Mathematics of Genome Analysis , Jerome K. Percus Cambridge U. Press, New York, 2002. $59.95, $19.95 paper (139 pp.). ISBN 0-521-58517-1, ISBN 0-521-58526-0 paper
The sequencing of the human genome alerted researchers to the importance of sequence data for modern molecular biology. Acquiring and interpreting that data requires powerful quantitative methods, and the rapidly growing field of computational biology develops such methods. Computational biology draws heavily on several disciplines (such as computer science, mathematics, statistics, and statistical physics), and in turn stimulates new research in those areas by posing new kinds of problems.
Mathematicians have led the way in computational biology. Many of their contributions are summarized in the textbook, Introduction to Computational Biology: Maps, Sequences, and Genomes (Chapman and Hall, 1995) by Michael S. Waterman, a leader in the field. Waterman’s book introduces many of the fundamental techniques of computational biology and focuses on real-world applications while maintaining mathematical rigor.
In Mathematics of Genome Analysis (in the Cambridge Studies of Mathematical Biology series) Jerome K. Percus takes a very different approach. As the book’s title suggests, Percus’s focus is mathematics rather than biological or computational application. His theme is the DNA molecule and its sequence, and indeed the book discusses many aspects of DNA, including sequencing and statistical properties of genomes, comparison of DNA sequences, and such physical properties of the DNA molecule as its melting behavior. Percus uses such practical questions about DNA and its sequence to showcase a variety of mathematical problems triggered by the biological questions, and to offer techniques for solving them. Many of those techniques—including stochastic processes described by the Fokker-Planck equation, correlation functions, power spectra, transfer matrices, and the WKB approximation—are rooted in physics. Others involve more mathematics, reflecting the breadth of Percus’s own research.
The book, based on a mathematics course that Percus taught at New York University, features a variety of assignments that exemplify the techniques and can be used for problem sets. Its moderate length is well suited for a textbook of a one-semester course, and its witty language makes it easy for the mathematically inclined reader to join the author in his obvious excitement. However, the dense technical detail and mathematical symbols demand very careful reading and at times obscure the bigger picture. One should definitely work through the text—it is not bedtime reading.
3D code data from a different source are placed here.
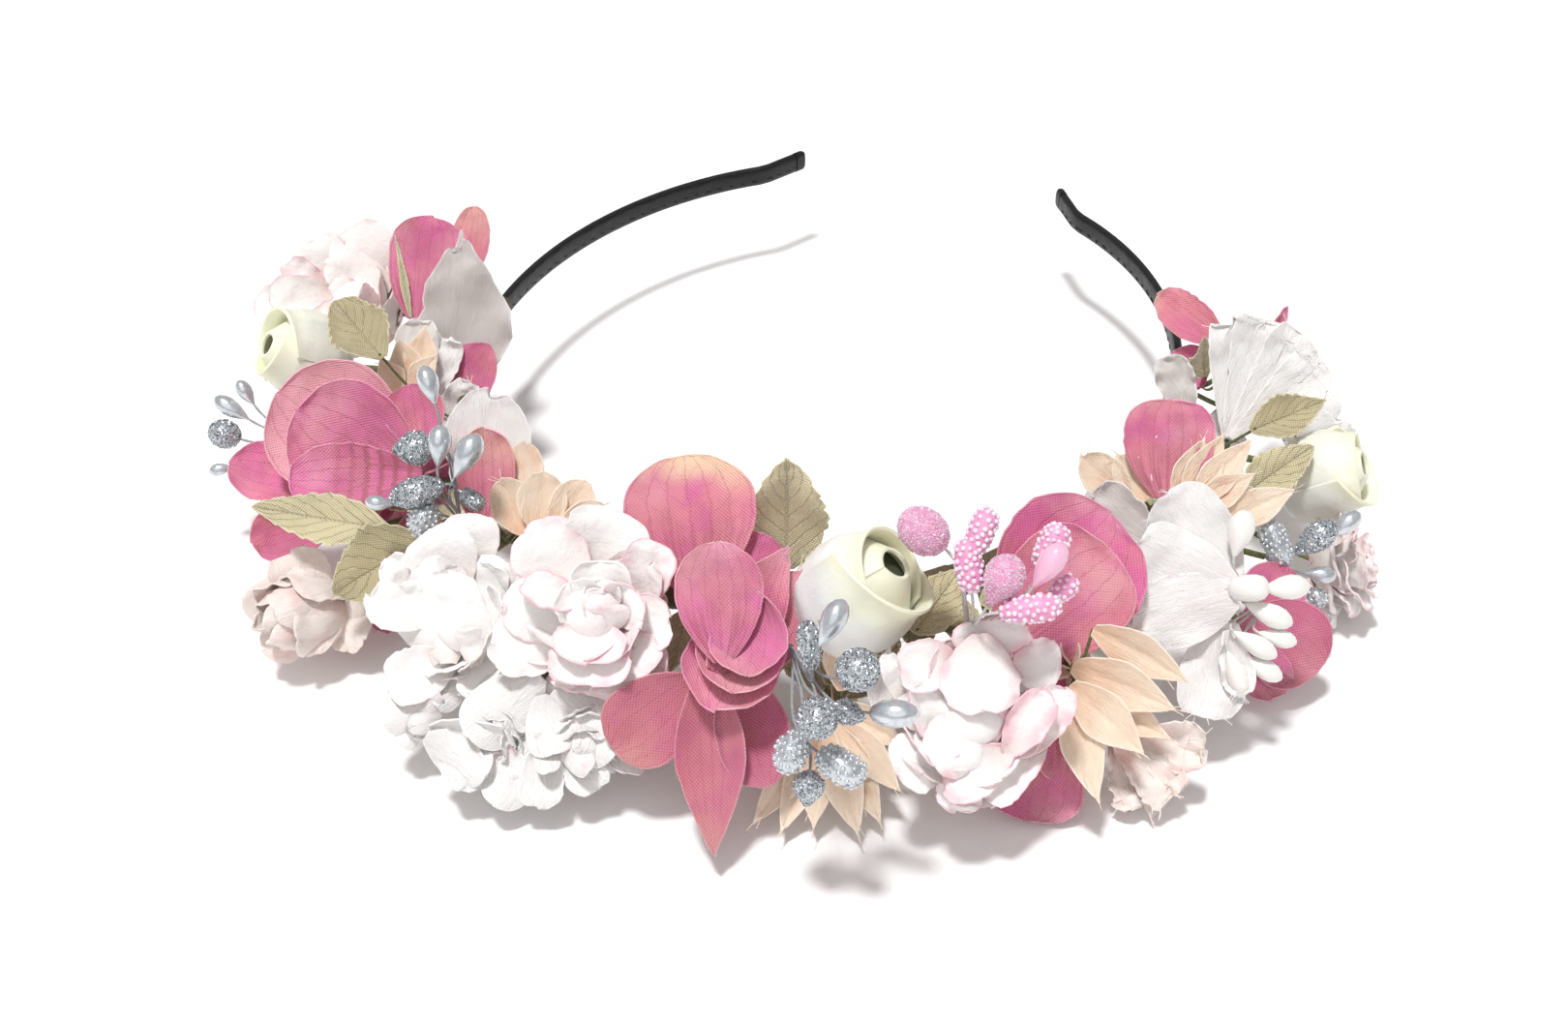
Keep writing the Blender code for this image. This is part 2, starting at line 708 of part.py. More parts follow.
def stand_on_floor(shop):
    """Moves the crown's origin so that its box stands centred on the origin."""
    bpy.context.view_layer.update()
    corners = [
        part.matrix_world @ vertex.co
        for part in shop.parts.objects
        if part.type == "MESH"
        for vertex in part.data.vertices
    ]
    low = [min(corner[axis] for corner in corners) for axis in range(3)]
    high = [max(corner[axis] for corner in corners) for axis in range(3)]
    shop.root.location = (-(low[0] + high[0]) / 2, -(low[1] + high[1]) / 2, -low[2])
    bpy.context.view_layer.update()


def shade_round(mesh):
    """Smooth shading with the true corners kept sharp."""
    mesh.shade_smooth()
    mesh.set_sharp_from_angle(angle=math.radians(40))


def main():
    """Builds the crown, from the band outward."""
    clear_scene()
    shop = Workshop()
    room = [swollen(make_band(shop), GAP)]
    heads = make_heads(shop)
    for head in HEADS:
        mesh = heads[head.name]
        room.append(swollen(mesh, GAP))
        shade_round(shop.add(head.name, mesh, head.finish).data)
    for head in HEADS:
        if head.name in STEMMED:
            stem = trimmed(shop, stem_mesh(head), room)
            room.append(stem_mesh(head, GAP))
            shade_round(shop.add("stem_" + head.name, stem, "stem_wire").data)
    for spray in SPRAYS:
        mesh = trimmed(shop, spray_mesh(shop, spray), room)
        room.append(spray_mesh(shop, spray, GAP))
        shade_round(shop.add(spray.name, mesh, spray.finish).data)
    for bloom in BLOOMS:
        mesh = trimmed(shop, head_mesh(shop, bloom), room)
        room.append(swollen(mesh, GAP))
        shade_round(shop.add(bloom.name, mesh, bloom.finish).data)
    for plate in PLATES:
        mesh = trimmed(shop, plate_mesh(shop, plate), room)
        room.append(swollen(mesh, GAP))
        shop.add(plate.name, mesh, plate.finish)
    stand_on_floor(shop)


main()
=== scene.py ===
"""Flower crown: a ribbon-covered spring band dressed with paper, foam, satin and cloth flowers.

Every place on the crown is a station, an outward reach and a height, in degrees and
millimetres. Petals are cut as flat shapes, then bent, cupped and given their thickness.
"""

import json
import logging
import math
from dataclasses import dataclass, replace
from enum import Enum

import bpy
import numpy as np
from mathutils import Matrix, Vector, noise

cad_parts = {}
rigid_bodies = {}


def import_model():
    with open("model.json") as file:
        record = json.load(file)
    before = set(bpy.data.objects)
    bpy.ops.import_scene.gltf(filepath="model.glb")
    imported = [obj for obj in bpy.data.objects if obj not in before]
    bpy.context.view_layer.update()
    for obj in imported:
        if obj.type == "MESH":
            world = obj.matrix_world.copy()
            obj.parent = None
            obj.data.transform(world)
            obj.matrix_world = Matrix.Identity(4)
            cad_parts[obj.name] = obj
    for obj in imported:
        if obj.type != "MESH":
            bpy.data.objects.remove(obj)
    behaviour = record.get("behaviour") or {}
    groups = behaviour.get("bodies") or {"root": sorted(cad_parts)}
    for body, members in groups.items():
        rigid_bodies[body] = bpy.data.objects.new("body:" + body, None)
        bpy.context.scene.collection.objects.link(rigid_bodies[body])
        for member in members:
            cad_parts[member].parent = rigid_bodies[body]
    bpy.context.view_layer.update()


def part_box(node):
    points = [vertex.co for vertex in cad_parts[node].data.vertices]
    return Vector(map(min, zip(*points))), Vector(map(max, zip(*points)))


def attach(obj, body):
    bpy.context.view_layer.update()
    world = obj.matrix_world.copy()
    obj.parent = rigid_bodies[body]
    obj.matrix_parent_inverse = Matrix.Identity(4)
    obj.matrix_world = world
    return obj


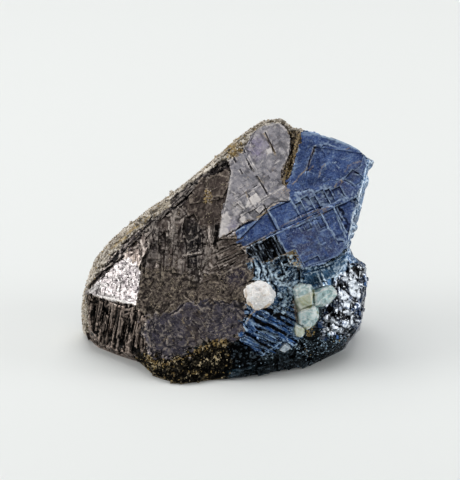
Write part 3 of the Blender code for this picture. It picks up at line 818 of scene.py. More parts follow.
@dataclass(frozen=True)
class GalenaFinish:
    """How one crystal or crust of the stone looks."""
    name: str
    dark: Colour
    middle: Colour
    light: Colour
    edge: Colour
    fleck: Colour
    stain: Colour
    streak_size: tuple[float, float, float] = (0.5, 2.0, 0.5)
    streak_contrast: float = 0.35
    mottle_scale: float = 0.5
    grain: float = 0.4
    grain_scale: float = 1.1
    fleck_scale: float = 2.2
    fleck_share: float = 0.3
    # How strongly ridges get painted highlights.
    wear: float = 0.8
    # How strongly grooves and hollows get painted shade.
    depth: float = 0.8
    metallic: float = 0.85
    roughness: float = 0.38
    specular: float = 0.5
    lines: float = 0.0
    line_scale: float = 0.35
    bump_scale: float = 2.5
    bump: float = 0.5

    def material(self) -> bpy.types.Material:
        """Builds the material.

        The colour runs from dark to middle with the streaks and on to light with fine mottling. It
        is then shifted by what the mesh stores: tone, stain and gold marks, painted shade in grooves,
        hollows and dark marks, and painted highlights on ridges and pale marks.

        Returns:
            The material.
        """
        made, sketch, shader = new_material(self.name)
        spot = sketch.attribute("lattice", vector=True)
        ridge, pale, gold, tone = (sketch.attribute(name) for name in ("ridge", "pale", "gold", "tone"))
        streaks = STREAKS.use(sketch, lattice=spot, size=self.streak_size, contrast=self.streak_contrast)
        mottle = sketch.between(sketch.noise(spot, self.mottle_scale, 5.0, 0.65), 0.35, 0.68)
        colour = sketch.mix(mottle, sketch.mix(streaks, self.dark, self.middle), self.light)
        colour = sketch.mix(sketch.attribute("stain"), colour, self.stain)
        grain = sketch.noise(sketch.stretched(spot, self.streak_size, "DIVIDE"), self.grain_scale, 2.0, 0.7)
        colour = sketch.mix(sketch.between(grain, 0.5, 0.66, 0.0, self.grain), colour, self.edge)
        colour = sketch.mix(sketch.between(grain, 0.5, 0.36, 0.0, 1.6 * self.grain), colour, self.dark)
        colour = sketch.mix(sketch.between(tone, 0.0, 1.0, 0.0, 0.75), colour, self.light)
        colour = sketch.mix(sketch.between(tone, 0.0, -1.0, 0.0, 0.75), colour, self.dark)
        flecks = FLECKS.use(sketch, lattice=spot, scale=self.fleck_scale, share=self.fleck_share)
        colour = sketch.mix(flecks, colour, self.fleck)
        lines = HAIRLINES.use(sketch, lattice=spot, scale=self.line_scale)
        colour = sketch.mix(sketch.math("MULTIPLY", lines, self.lines), colour, self.edge)
        # Painted shade: grooves, hollows and dark marks are darkened towards black.
        cut = sketch.math("MULTIPLY", sketch.attribute("groove"), 0.6)
        groove = sketch.math("MAXIMUM", cut, sketch.between(ridge, -0.1, -1.2))
        shadow = sketch.math("MAXIMUM", sketch.attribute("dark"), sketch.math("MULTIPLY", groove, self.depth))
        colour = sketch.mix(shadow, colour, tuple(0.15 * c for c in self.dark))
        # Painted highlights: ridges and pale marks are lightened to the edge colour.
        worn_and_highlit = RIDGE_HIGHLIGHT.use(sketch, lattice=spot, ridge=ridge, amount=self.wear)
        colour = sketch.mix(pale, sketch.mix(worn_and_highlit, colour, self.edge), self.edge)
        colour = sketch.mix(gold, colour, sketch.mix(mottle, *tints("604a2c cdb278")))
        dull = sketch.math("MAXIMUM", sketch.math("MAXIMUM", gold, flecks), pale)
        sketch.feed(shader, {
            "Base Color": colour,
            "Metallic": sketch.between(dull, 0.0, 1.0, self.metallic, 0.1),
            "Roughness": sketch.between(mottle, 0.0, 1.0, self.roughness - 0.08, self.roughness + 0.12),
            "Specular IOR Level": self.specular,
            "Normal": GRAIN_BUMP.use(
                sketch, lattice=spot, streaks=streaks, scale=self.bump_scale, strength=self.bump),
        })
        return made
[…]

Because of the book’s focus on mathematics, I would not recommend it as a source to learn biology. Although the book gives biological background, it does so only to the extent needed to understand the mathematical problems. That limitation often leaves the reader with wrong impressions. One example is the chapter on determining DNA sequences. That chapter elaborates the statistics needed to sequence a randomly generated genome, but fails to mention that the main challenge in determining real-life genomes is the repetition of subsequences that are far longer than would be expected at random. Another example is the chapter on sequence comparison. By artificially restricting himself to DNA sequences, the author implies that they are the topic’s main application. However, most real applications compare sequences of protein rather than of DNA. Reducing the important protein case to a side remark is especially puzzling, since it can be treated in the same way as the comparison of DNA sequences.
The biggest downside of the book is its references. The author admits the reference list is “very incomplete” and I can confirm that at least for my own area of expertise. Such a subjective choice of references may be adequate in a book written for experts, but for a textbook, I would prefer a bit more diligence. Another reference-related problem is that it is sometimes difficult to tell which parts of the book present other people’s results and which are the author’s own ideas.
In summary, despite its shortcomings in biology, Mathematics of Genome Analysis is a suitable textbook for a mathematics course aimed at raising awareness of the challenges that are posed by computational biology. It is also good first reading for mathematics students and professionals who want to get an idea of the exciting mathematical problems in the analysis of biological sequences.